§ EXERCISE: Among the entries below, extract exactly the lines that run from the one with "middle = Vector((spots.min(axis=0)" through the one with "for member in", both ends included.

§ RAW RECORDS:
▼
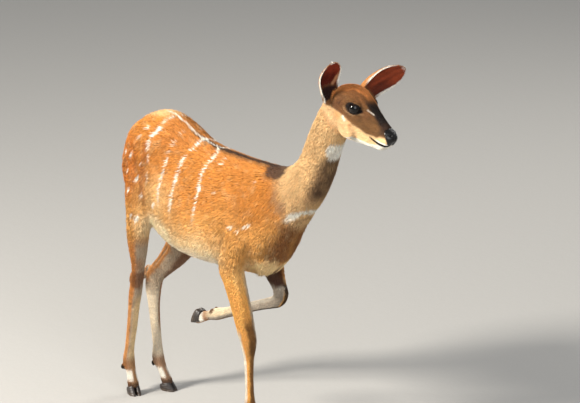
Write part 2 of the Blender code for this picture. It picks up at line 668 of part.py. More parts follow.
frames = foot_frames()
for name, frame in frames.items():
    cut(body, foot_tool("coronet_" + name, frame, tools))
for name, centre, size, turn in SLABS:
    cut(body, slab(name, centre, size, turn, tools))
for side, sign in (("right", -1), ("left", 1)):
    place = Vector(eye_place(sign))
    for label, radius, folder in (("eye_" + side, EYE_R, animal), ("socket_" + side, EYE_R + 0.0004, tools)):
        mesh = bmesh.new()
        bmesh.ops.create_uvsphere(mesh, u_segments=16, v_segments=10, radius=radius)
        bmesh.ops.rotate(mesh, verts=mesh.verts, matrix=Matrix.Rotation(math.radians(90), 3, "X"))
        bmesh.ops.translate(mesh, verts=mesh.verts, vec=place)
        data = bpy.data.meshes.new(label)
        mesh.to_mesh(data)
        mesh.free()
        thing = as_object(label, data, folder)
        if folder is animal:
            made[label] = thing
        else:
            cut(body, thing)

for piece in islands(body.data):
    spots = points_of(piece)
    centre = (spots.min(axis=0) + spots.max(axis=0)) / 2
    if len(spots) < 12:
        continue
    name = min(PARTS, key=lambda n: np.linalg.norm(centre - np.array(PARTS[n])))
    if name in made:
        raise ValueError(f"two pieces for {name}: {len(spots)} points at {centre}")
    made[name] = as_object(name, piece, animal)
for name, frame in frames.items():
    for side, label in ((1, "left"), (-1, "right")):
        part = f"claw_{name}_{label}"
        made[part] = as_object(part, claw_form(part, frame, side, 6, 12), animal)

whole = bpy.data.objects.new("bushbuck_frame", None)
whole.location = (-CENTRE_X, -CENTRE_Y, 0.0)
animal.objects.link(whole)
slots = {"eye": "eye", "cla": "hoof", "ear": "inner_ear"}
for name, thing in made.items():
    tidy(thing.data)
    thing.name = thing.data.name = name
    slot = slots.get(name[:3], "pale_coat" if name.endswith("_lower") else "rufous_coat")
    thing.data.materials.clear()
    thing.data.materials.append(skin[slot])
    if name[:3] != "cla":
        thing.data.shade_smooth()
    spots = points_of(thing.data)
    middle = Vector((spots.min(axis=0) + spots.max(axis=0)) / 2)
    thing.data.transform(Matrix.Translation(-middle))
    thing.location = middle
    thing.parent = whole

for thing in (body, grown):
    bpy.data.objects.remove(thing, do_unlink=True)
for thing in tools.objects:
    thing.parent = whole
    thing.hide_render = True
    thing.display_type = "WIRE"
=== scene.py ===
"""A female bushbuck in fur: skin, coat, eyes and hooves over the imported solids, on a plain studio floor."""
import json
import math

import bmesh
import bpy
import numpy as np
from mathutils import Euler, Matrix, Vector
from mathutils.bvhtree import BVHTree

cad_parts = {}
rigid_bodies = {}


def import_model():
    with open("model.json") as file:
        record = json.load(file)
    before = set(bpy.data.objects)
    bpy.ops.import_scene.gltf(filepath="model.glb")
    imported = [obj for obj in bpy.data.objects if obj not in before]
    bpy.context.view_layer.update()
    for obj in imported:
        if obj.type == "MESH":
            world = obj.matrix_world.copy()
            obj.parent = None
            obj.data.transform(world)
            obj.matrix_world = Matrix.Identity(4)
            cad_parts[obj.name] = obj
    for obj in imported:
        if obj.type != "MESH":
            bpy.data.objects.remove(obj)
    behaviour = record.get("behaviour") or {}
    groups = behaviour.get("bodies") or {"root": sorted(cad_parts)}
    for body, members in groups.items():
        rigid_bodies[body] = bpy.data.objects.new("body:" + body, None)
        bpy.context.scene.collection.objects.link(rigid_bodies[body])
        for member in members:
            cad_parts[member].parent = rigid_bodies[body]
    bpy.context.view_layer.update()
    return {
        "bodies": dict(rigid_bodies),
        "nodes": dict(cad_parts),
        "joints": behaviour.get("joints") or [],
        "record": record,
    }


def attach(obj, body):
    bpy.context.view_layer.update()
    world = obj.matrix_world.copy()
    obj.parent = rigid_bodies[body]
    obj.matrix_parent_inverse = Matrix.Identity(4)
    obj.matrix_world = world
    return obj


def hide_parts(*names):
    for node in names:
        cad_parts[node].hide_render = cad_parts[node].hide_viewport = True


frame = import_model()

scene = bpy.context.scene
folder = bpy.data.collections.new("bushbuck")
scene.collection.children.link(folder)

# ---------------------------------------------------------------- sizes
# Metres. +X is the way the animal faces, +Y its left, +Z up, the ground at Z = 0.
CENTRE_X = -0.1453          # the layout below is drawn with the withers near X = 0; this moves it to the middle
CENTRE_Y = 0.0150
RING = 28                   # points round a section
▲
▼
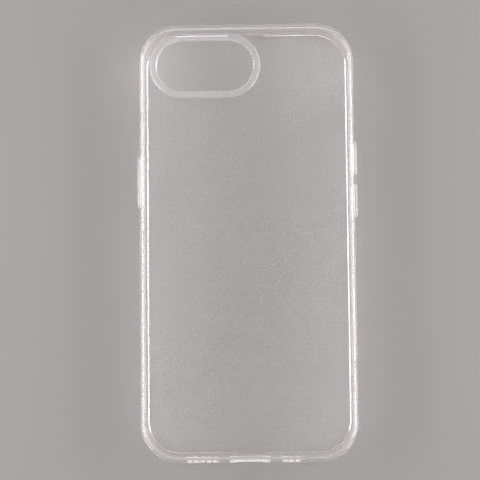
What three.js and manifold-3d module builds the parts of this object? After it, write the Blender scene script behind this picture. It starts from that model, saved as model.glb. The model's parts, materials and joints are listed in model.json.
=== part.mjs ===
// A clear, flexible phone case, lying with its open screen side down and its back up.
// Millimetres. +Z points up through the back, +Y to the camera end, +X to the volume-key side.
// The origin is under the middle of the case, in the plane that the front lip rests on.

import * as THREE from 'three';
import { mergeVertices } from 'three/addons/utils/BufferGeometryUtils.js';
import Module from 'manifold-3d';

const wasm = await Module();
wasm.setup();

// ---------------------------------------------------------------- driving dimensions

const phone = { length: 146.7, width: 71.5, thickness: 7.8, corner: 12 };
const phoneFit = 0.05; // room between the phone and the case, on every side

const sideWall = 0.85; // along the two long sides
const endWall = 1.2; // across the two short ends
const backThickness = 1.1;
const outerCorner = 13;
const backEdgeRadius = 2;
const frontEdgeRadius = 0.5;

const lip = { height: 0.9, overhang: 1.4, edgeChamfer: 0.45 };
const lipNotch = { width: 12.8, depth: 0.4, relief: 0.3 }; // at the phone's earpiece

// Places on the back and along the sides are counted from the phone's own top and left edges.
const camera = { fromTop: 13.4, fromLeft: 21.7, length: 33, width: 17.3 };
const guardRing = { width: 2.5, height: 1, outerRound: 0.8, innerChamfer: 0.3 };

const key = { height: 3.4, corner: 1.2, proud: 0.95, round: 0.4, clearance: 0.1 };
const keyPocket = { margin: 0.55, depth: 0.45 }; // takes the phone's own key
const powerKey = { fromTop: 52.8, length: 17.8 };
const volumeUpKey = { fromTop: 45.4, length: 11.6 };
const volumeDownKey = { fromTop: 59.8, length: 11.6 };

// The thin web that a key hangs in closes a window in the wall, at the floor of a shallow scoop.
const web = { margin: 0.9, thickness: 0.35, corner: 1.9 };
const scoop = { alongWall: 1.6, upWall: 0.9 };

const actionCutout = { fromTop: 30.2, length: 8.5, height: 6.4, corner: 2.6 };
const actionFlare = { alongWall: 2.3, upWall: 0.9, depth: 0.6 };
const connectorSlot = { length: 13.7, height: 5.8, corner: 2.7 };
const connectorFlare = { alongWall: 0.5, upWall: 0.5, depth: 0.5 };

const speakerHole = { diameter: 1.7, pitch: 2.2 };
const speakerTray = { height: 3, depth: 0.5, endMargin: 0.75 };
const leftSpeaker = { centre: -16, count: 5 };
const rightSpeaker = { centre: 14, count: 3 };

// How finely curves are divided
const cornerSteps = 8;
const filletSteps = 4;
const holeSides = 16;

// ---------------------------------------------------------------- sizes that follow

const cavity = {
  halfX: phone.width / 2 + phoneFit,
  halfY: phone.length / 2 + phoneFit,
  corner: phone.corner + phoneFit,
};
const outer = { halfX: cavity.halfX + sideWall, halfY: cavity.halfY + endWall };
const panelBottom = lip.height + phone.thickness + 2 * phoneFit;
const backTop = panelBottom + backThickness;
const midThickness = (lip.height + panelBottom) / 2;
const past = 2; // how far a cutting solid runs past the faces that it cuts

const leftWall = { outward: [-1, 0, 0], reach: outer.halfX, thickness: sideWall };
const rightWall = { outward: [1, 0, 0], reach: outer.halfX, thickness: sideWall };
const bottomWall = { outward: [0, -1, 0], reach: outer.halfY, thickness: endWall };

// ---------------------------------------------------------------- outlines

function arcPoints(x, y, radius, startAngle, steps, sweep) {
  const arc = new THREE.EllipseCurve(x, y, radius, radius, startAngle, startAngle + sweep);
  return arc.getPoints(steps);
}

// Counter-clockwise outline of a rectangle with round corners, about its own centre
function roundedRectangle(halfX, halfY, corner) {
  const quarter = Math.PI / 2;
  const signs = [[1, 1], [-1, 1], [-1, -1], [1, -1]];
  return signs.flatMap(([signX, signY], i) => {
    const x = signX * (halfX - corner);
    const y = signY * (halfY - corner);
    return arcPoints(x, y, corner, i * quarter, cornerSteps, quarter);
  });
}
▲
§ SOLUTION FOR THIS PROBLEM:
    middle = Vector((spots.min(axis=0) + spots.max(axis=0)) / 2)
    thing.data.transform(Matrix.Translation(-middle))
    thing.location = middle
    thing.parent = whole

for thing in (body, grown):
    bpy.data.objects.remove(thing, do_unlink=True)
for thing in tools.objects:
    thing.parent = whole
    thing.hide_render = True
    thing.display_type = "WIRE"
=== scene.py ===
"""A female bushbuck in fur: skin, coat, eyes and hooves over the imported solids, on a plain studio floor."""
import json
import math

import bmesh
import bpy
import numpy as np
from mathutils import Euler, Matrix, Vector
from mathutils.bvhtree import BVHTree

cad_parts = {}
rigid_bodies = {}


def import_model():
    with open("model.json") as file:
        record = json.load(file)
    before = set(bpy.data.objects)
    bpy.ops.import_scene.gltf(filepath="model.glb")
    imported = [obj for obj in bpy.data.objects if obj not in before]
    bpy.context.view_layer.update()
    for obj in imported:
        if obj.type == "MESH":
            world = obj.matrix_world.copy()
            obj.parent = None
            obj.data.transform(world)
            obj.matrix_world = Matrix.Identity(4)
            cad_parts[obj.name] = obj
    for obj in imported:
        if obj.type != "MESH":
            bpy.data.objects.remove(obj)
    behaviour = record.get("behaviour") or {}
    groups = behaviour.get("bodies") or {"root": sorted(cad_parts)}
    for body, members in groups.items():
        rigid_bodies[body] = bpy.data.objects.new("body:" + body, None)
        bpy.context.scene.collection.objects.link(rigid_bodies[body])
        for member in members:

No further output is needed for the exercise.